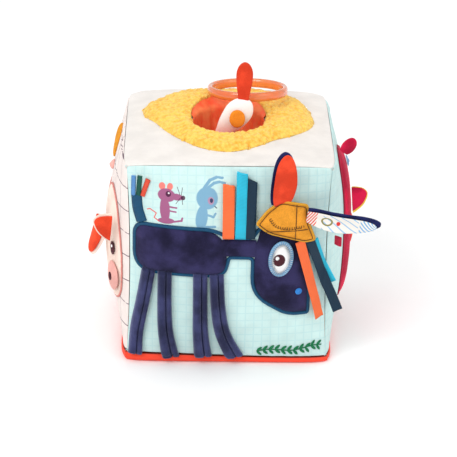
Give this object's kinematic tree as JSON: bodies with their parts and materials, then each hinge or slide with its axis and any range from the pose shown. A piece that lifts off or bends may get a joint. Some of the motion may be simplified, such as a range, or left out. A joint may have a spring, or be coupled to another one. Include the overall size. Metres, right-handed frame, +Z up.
{
  "type": "baby activity cube",
  "caption": "Soft cloth cube for a baby, with a padded donkey, loose legs, ribbons and ears, and a fleece nest whose pocket holds a ring toy.",
  "frame": {"origin": "middle of the flat underside the cube rests on", "axes": "+Z up, the donkey side faces -Y, +X to the right seen from the donkey side"},
  "size_m": [0.2203, 0.196, 0.2215],
  "materials": {
    "sky_cloth": "light plain-weave cotton with a faint check",
    "cream_cloth": "off-white cotton printed with thin plum lines",
    "white_cloth": "ivory cotton",
    "coral_cloth": "coral red cotton",
    "foam": "soft polyether foam",
    "orange_lining": "smooth satin lining",
    "yellow_fleece": "deep fleece pile",
    "navy_velour": "short plush velour",
    "coral_velour": "short plush velour",
    "print_cotton": "printed cotton",
    "crinkle_film": "thin crackling film",
    "mustard_felt": "stitched felt",
    "teal_cloth": "plain cotton",
    "blue_embroidery": "satin-stitch embroidery",
    "maroon_embroidery": "satin-stitch embroidery",
    "orange_ribbon": "grosgrain ribbon",
    "cyan_ribbon": "grosgrain ribbon",
    "navy_ribbon": "grosgrain ribbon",
    "peach_velour": "short velour",
    "pink_velour": "short velour",
    "crimson_velour": "short velour",
    "yellow_cotton": "plain cotton",
    "white_velour": "short velour",
    "orange_felt": "felt",
    "orange_plastic": "smooth clear orange plastic",
    "rattle_plastic": "moulded",
    "rattle_steel": "ball bearing"
  },
  "bodies": {
    "cube": {"front_panel": "sky_cloth", "back_panel": "sky_cloth", "left_panel": "cream_cloth", "right_panel": "sky_cloth", "bottom_panel": "coral_cloth", "top_panel": "white_cloth", "foam_core": "foam", "pocket_liner": "orange_lining", "fleece_nest": "yellow_fleece", "rattle_shell_upper": "rattle_plastic", "rattle_shell_lower": "rattle_plastic", "rattle_ball": "rattle_steel", "donkey_body_pad": "navy_velour", "donkey_neck_pad": "navy_velour", "donkey_head_pad": "navy_velour", "donkey_eye_patch": "blue_embroidery", "donkey_pupil_patch": "maroon_embroidery", "donkey_nostril_patch": "blue_embroidery", "tail_patch": "teal_cloth", "tail_tip_blue": "blue_embroidery", "tail_tip_green": "teal_cloth", "tail_tip_coral": "coral_velour", "bridle_patch": "mustard_felt", "pig_head_pad": "peach_velour", "pig_body_pad": "peach_velour", "pig_snout_pad": "pink_velour", "pig_nostril_patch": "maroon_embroidery", "pig_eye_patch": "maroon_embroidery", "hen_body_pad": "crimson_velour", "hen_eye_patch": "blue_embroidery", "hen_wing_pad": "coral_velour", "seam_tag": "crimson_velour"},
    "hind_leg_outer": {"hind_leg_outer": "navy_velour"},
    "hind_leg_inner": {"hind_leg_inner": "navy_velour"},
    "fore_leg_inner": {"fore_leg_inner": "navy_velour"},
    "fore_leg_outer": {"fore_leg_outer": "navy_velour"},
    "mane_orange": {"mane_ribbon_orange": "orange_ribbon"},
    "mane_cyan": {"mane_ribbon_cyan": "cyan_ribbon"},
    "mane_navy": {"mane_ribbon_navy": "navy_ribbon"},
    "forelock_orange": {"forelock_ribbon_orange": "orange_ribbon"},
    "forelock_navy": {"forelock_ribbon_navy": "navy_ribbon"},
    "forelock_cyan": {"forelock_ribbon_cyan": "cyan_ribbon"},
    "upright_ear": {"upright_ear_back": "navy_velour", "upright_ear_film": "crinkle_film", "upright_ear_front": "coral_velour"},
    "side_ear": {"side_ear_back": "navy_velour", "side_ear_film": "crinkle_film", "side_ear_front": "print_cotton"},
    "pig_near_ear": {"pig_near_ear_back": "pink_velour", "pig_near_ear_front": "coral_velour"},
    "pig_far_ear": {"pig_far_ear_back": "pink_velour", "pig_far_ear_front": "coral_velour"},
    "hen_comb": {"hen_comb": "crimson_velour"},
    "hen_cheek": {"hen_cheek_back": "yellow_cotton", "hen_cheek_front": "crimson_velour"},
    "drop_toy": {"charm_body": "white_velour", "charm_spot": "orange_felt", "charm_loop": "coral_cloth"},
    "drop_leaf": {"charm_leaf": "coral_velour"},
    "ring": {"teether_ring": "orange_plastic"}
  },
  "joints": [
    {"name": "hind_leg_outer_swing", "type": "hinge", "parent": "cube", "child": "hind_leg_outer", "pos_m": [-0.061, -0.089, 0.0763], "axis": [-1, 0, 0], "range_deg": [0, 65]},
    {"name": "hind_leg_inner_swing", "type": "hinge", "parent": "cube", "child": "hind_leg_inner", "pos_m": [-0.0485, -0.09297, 0.0763], "axis": [-1, 0, 0], "range_deg": [0, 65]},
    {"name": "fore_leg_inner_swing", "type": "hinge", "parent": "cube", "child": "fore_leg_inner", "pos_m": [-0.022, -0.09756, 0.0763], "axis": [-1, 0, 0], "range_deg": [0, 65]},
    {"name": "fore_leg_outer_swing", "type": "hinge", "parent": "cube", "child": "fore_leg_outer", "pos_m": [-0.008, -0.0983, 0.0763], "axis": [-1, 0, 0], "range_deg": [0, 65]},
    {"name": "mane_orange_fall", "type": "hinge", "parent": "cube", "child": "mane_orange", "pos_m": [-0.0003, -0.09352, 0.11], "axis": [1, 0, 0], "range_deg": [0, 95]},
    {"name": "mane_cyan_fall", "type": "hinge", "parent": "cube", "child": "mane_cyan", "pos_m": [0.0083, -0.09345, 0.11], "axis": [1, 0, 0], "range_deg": [0, 95]},
    {"name": "mane_navy_fall", "type": "hinge", "parent": "cube", "child": "mane_navy", "pos_m": [0.0164, -0.09315, 0.11], "axis": [1, 0, 0], "range_deg": [0, 95]},
    {"name": "forelock_orange_lift", "type": "hinge", "parent": "cube", "child": "forelock_orange", "pos_m": [0.0525, -0.09307, 0.1035], "axis": [-1, 0, 0], "range_deg": [0, 75]},
    {"name": "forelock_navy_lift", "type": "hinge", "parent": "cube", "child": "forelock_navy", "pos_m": [0.0615, -0.09015, 0.101], "axis": [-1, 0, 0], "range_deg": [0, 75]},
    {"name": "forelock_cyan_lift", "type": "hinge", "parent": "cube", "child": "forelock_cyan", "pos_m": [0.0615, -0.09015, 0.101], "axis": [-1, 0, 0], "range_deg": [0, 75]},
    {"name": "upright_ear_fold", "type": "hinge", "parent": "cube", "child": "upright_ear", "pos_m": [0.0369, -0.0893, 0.138], "axis": [0.9439, 0.3304, 0], "range_deg": [-12, 50], "stiffness_Nm_per_rad": 0.002},
    {"name": "side_ear_fold", "type": "hinge", "parent": "cube", "child": "side_ear", "pos_m": [0.0614, -0.091, 0.1295], "axis": [0.1052, -0.4081, 0.9069], "range_deg": [-14, 6], "stiffness_Nm_per_rad": 0.002},
    {"name": "pig_near_ear_fold", "type": "hinge", "parent": "cube", "child": "pig_near_ear", "pos_m": [-0.0885, -0.063, 0.104], "axis": [0, 0, 1], "range_deg": [-15, 45]},
    {"name": "pig_far_ear_lift", "type": "hinge", "parent": "cube", "child": "pig_far_ear", "pos_m": [-0.0965, -0.031, 0.1], "axis": [-0.4471, 0.8941, 0.0268], "range_deg": [0, 50]},
    {"name": "hen_comb_fold", "type": "hinge", "parent": "cube", "child": "hen_comb", "pos_m": [0.0875, -0.03, 0.1545], "axis": [0.8115, 0.2434, -0.5313], "range_deg": [-25, 25]},
    {"name": "hen_cheek_fold", "type": "hinge", "parent": "cube", "child": "hen_cheek", "pos_m": [0.0954, -0.031, 0.117], "axis": [0, 0, 1], "range_deg": [-22, 15]},
    {"name": "toy_lift_out", "type": "slide", "parent": "cube", "child": "drop_toy", "axis": [0, 0, 1], "range_m": [0, 0.08]},
    {"name": "ring_flip", "type": "hinge", "parent": "drop_toy", "child": "ring", "pos_m": [0.015, 0.00147, 0.18678], "axis": [1, 0, 0], "range_deg": [0, 90]},
    {"name": "leaf_flop", "type": "hinge", "parent": "drop_toy", "child": "drop_leaf", "pos_m": [0.0113, -0.013, 0.192], "axis": [1, 0, 0], "range_deg": [-20, 40]}
  ],
  "couplings": [
    {"joint": "forelock_cyan_lift", "follows": "forelock_navy_lift", "ratio": 1}
  ]
}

----

Required task: List each line in the listing that contains the string "materials".

Answer to the exercise:
Give this object's kinematic tree as JSON: bodies with their parts and materials, then each hinge or slide with its axis and any range from the pose shown. A piece that lifts off or bends may get a joint. Some of the motion may be simplified, such as a range, or left out. A joint may have a spring, or be coupled to another one. Include the overall size. Metres, right-handed frame, +Z up.
  "materials": {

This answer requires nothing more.